The non-profit Slow Food Grand-Duché offers a model for how this might be achieved. Active in Luxembourg since 2013, it holds regular tasting-workshops, especially aimed at pre-school and school children. Practicing mindfulness and refining one’s taste buds cannot start early enough. The Youth Slow Food group is particularly important for Sylvie Ferrari.
For example, Slow Food Luxembourgish Youth have organised a “World Disco Soup Day”, and Slow Food Grand-Duché have prepared delicious hummus-broccoli sandwiches with the kids in an international school “Over the Rainbow” and showed how delicious apple purée made from old Luxemburgish apple varieties can be.
SLOW FOOD & CONCERT
Since 2015, Slow Food Grand-Duché has been working with the Philharmonie Luxembourg and has been organising regular “Lunch Concerts.” In these, the participants watch a thirty-minute open rehearsal of the Orchestre Philharmonique du Luxembourg or listen to a concert with guest musicians. Afterwards, everybody eats lunch together, in tune with the idea of Slow Food conviviality. A feast for all senses, at which one savours music while reflecting on the importance of biodiversity and seasonal produce. The produce comes, as far as possible, from producers in the Greater Region.
TERRA MADRE
Terra Madre, a network established by Slow Food, supports small farmers, breeders, fishers, and cooks worldwide in the protection of the environment and preservation of traditionally sustainable ways of life.
In a period of thirty years, Slow Food has promoted the maintenance of a regional diversity of flavours. Over the years, it has been a major factor in shaping trends that for many of us consumers have since become standard.
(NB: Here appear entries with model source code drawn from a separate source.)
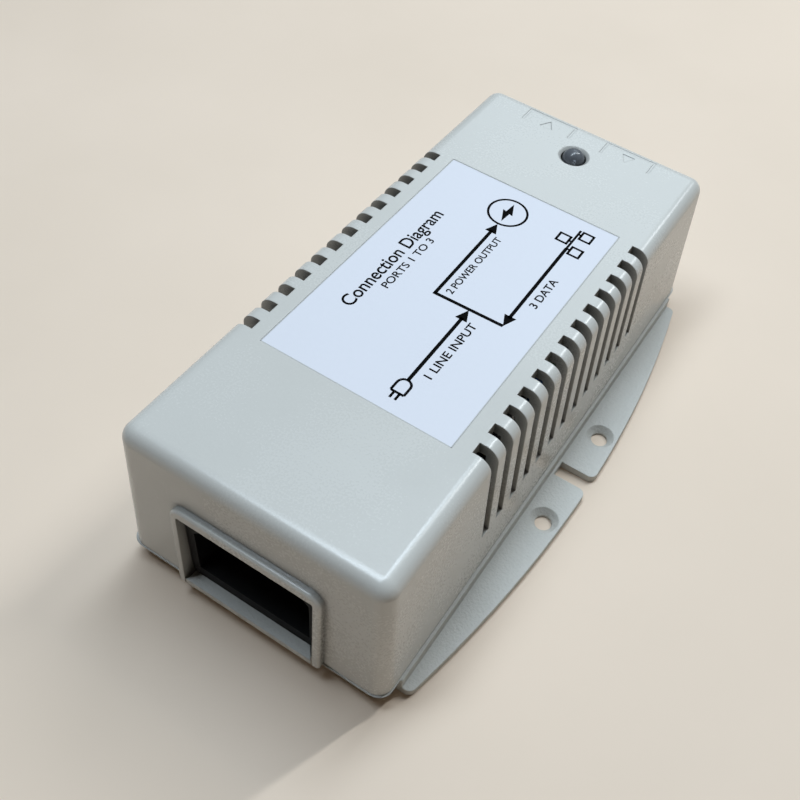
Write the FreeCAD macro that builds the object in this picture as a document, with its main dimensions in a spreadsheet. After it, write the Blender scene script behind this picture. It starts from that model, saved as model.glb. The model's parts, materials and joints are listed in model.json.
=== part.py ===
"""Desk or wall mounted power-over-cable injector: a plastic case with its electronics inside.

Model frame, in millimetres: X across the case, Y from the mains inlet end to the jack end,
Z up from the underside of the base. The case is drawn centred on X = Y = 0, and every
sub-part is then shifted along Y by the same named amount, so that the whole part, which
has a bezel standing proud at the inlet end, is centred over the origin.
"""
import FreeCAD, Part
import math
import os
import re

import Sketcher
from FreeCAD import Rotation, Vector

# ---------------------------------------------------------------------------------------
# Driving dimensions, in millimetres and degrees. They are written to the spreadsheet.
# ---------------------------------------------------------------------------------------
CASE_SIZES = {
    "case_wide": 56.3,          # cover across X at its parting line
    "case_long": 124.6,         # cover along Y at its parting line
    "base_high": 4.5,           # parting line above the underside
    "cover_high": 33.4,         # cover above the parting line
    "mould_draft": 2.1,         # lean of the cover's walls
    "case_round": 3.0,          # radius of upright corners and of the top edge
    "wall_thick": 2.5,          # cover and floor wall
    "vent_pitch": 5.0,
    "vent_count": 13,
    "vent_wide": 2.4,
    "vent_inner": 23.0,         # inner end of a slot, from the middle plane
    "vent_low": 15.2,           # lower end of a slot on the side wall
    "vent_reach": 40.0,         # how far the slot cutter runs past the wall
    "label_wide": 39.4,
    "label_long": 64.0,
    "label_x": -0.2,
    "label_y": -0.3,
    "label_gap": 0.2,
    "label_sink": 0.25,         # depth of the label's recess
    "label_thick": 0.2,
    "lamp_y": 49.4,
    "lamp_dish": 3.5,           # radius of the dish around the lamp
    "lamp_dish_deep": 0.6,
    "lamp_hole": 2.8,
    "mark_deep": 0.1,
    "mark_line": 0.55,
    "mark_edge_y": 58.6,        # outer line of the port brackets
    "mark_tick": 4.4,
    "mark_half": 6.05,          # half the width of a bracket
    "arrow_half": 1.5,
    "arrow_drop": 1.54,         # arrow's outer end, in from the bracket's outer line
    "arrow_long": 2.6,
    "port_x": 9.8,
    "boss_x": 20.9,
    "boss_y": 50.0,
    "boss_round": 2.7,
    "boss_bore": 1.5,
}
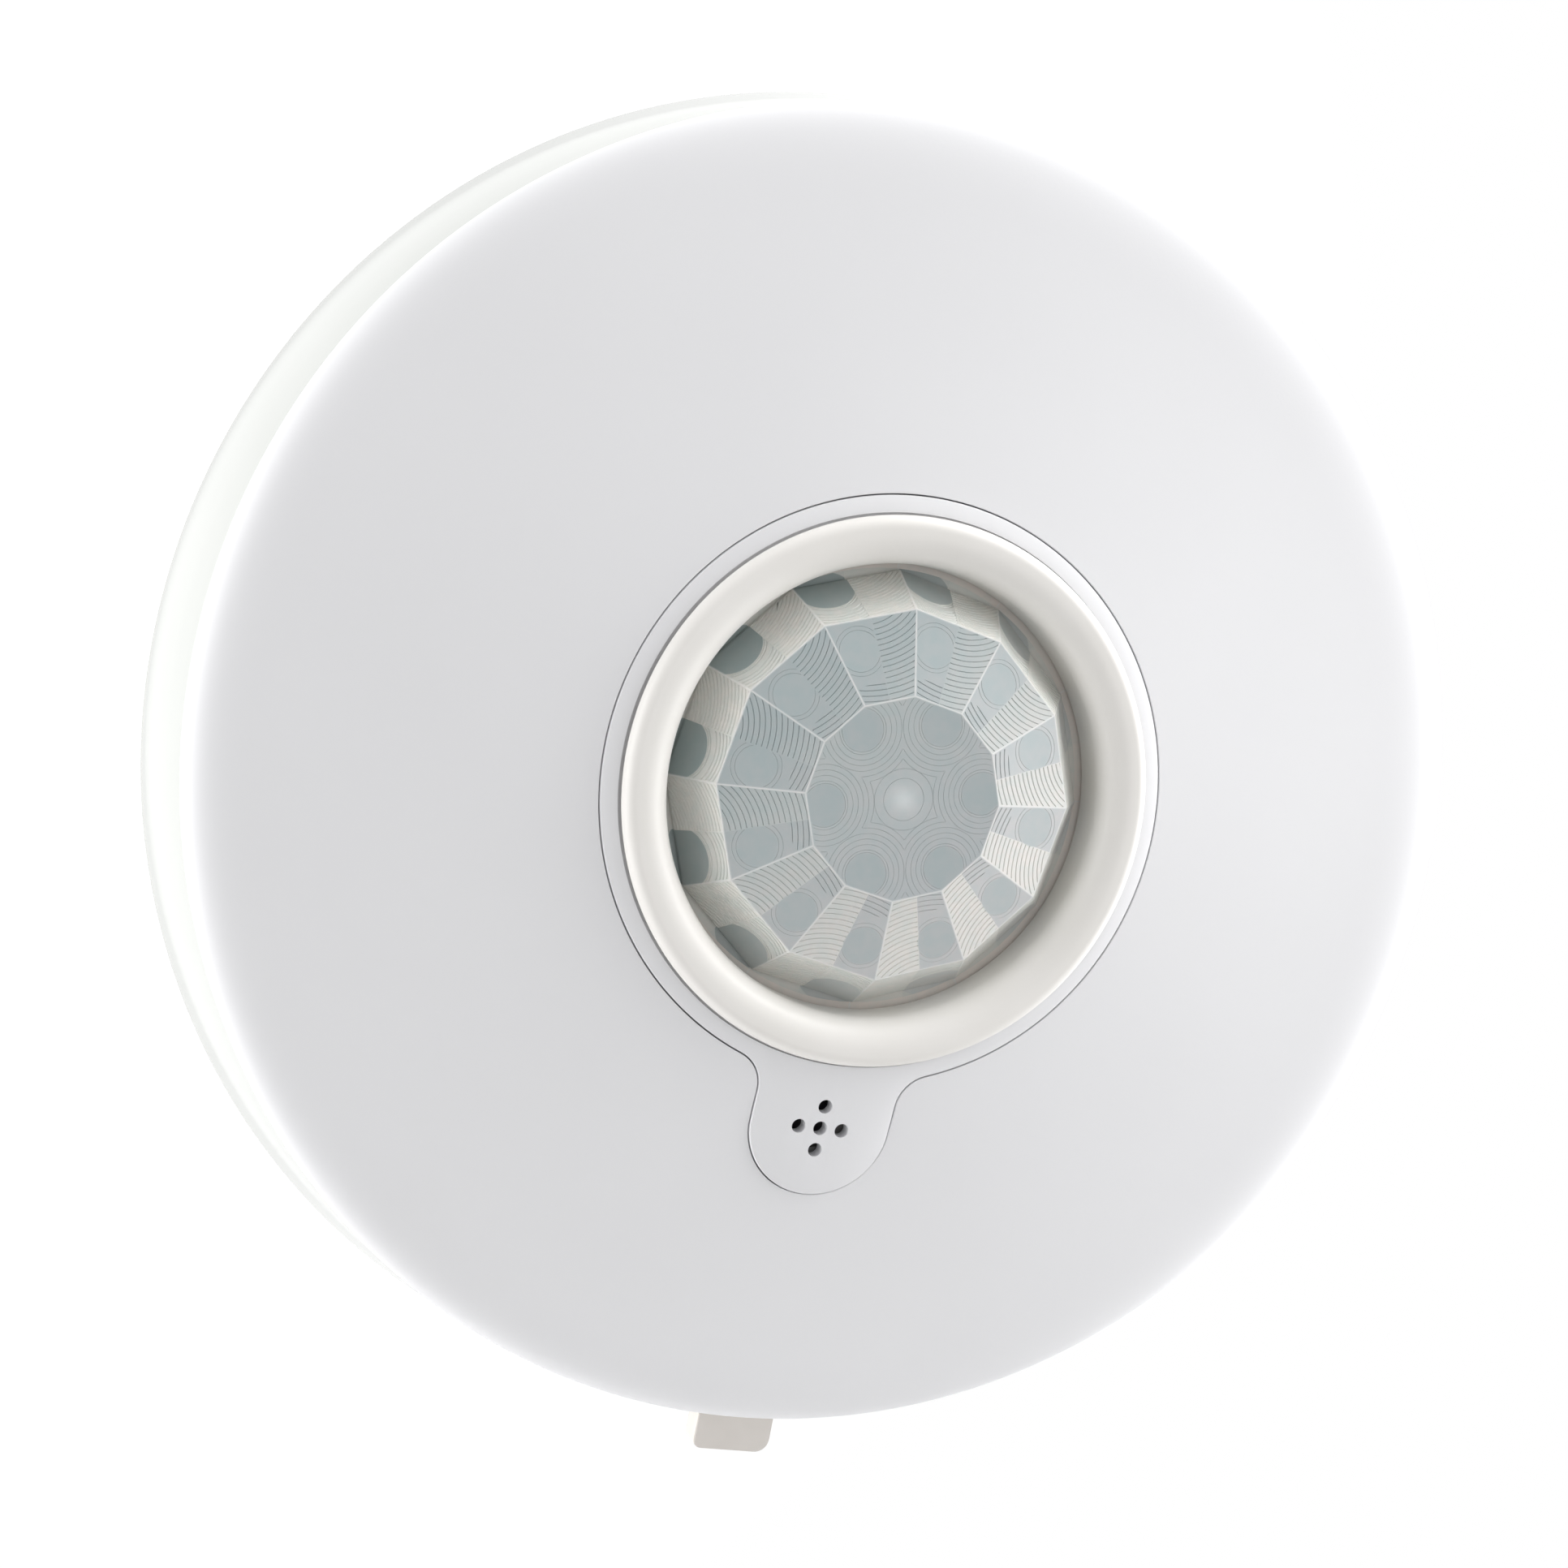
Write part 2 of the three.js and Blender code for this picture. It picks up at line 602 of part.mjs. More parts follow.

Sylvie Ferrari says: “You could say Slow Food is avant-garde. After all, we were pioneers in many respects: mindfulness, urban gardening, minimalism, sharing economy, sustain- ability and last but not least, something that is becoming more and more important for us all: slowing down in order to prepare a sustainable future where food is a bridge between human beings and biodiversity”.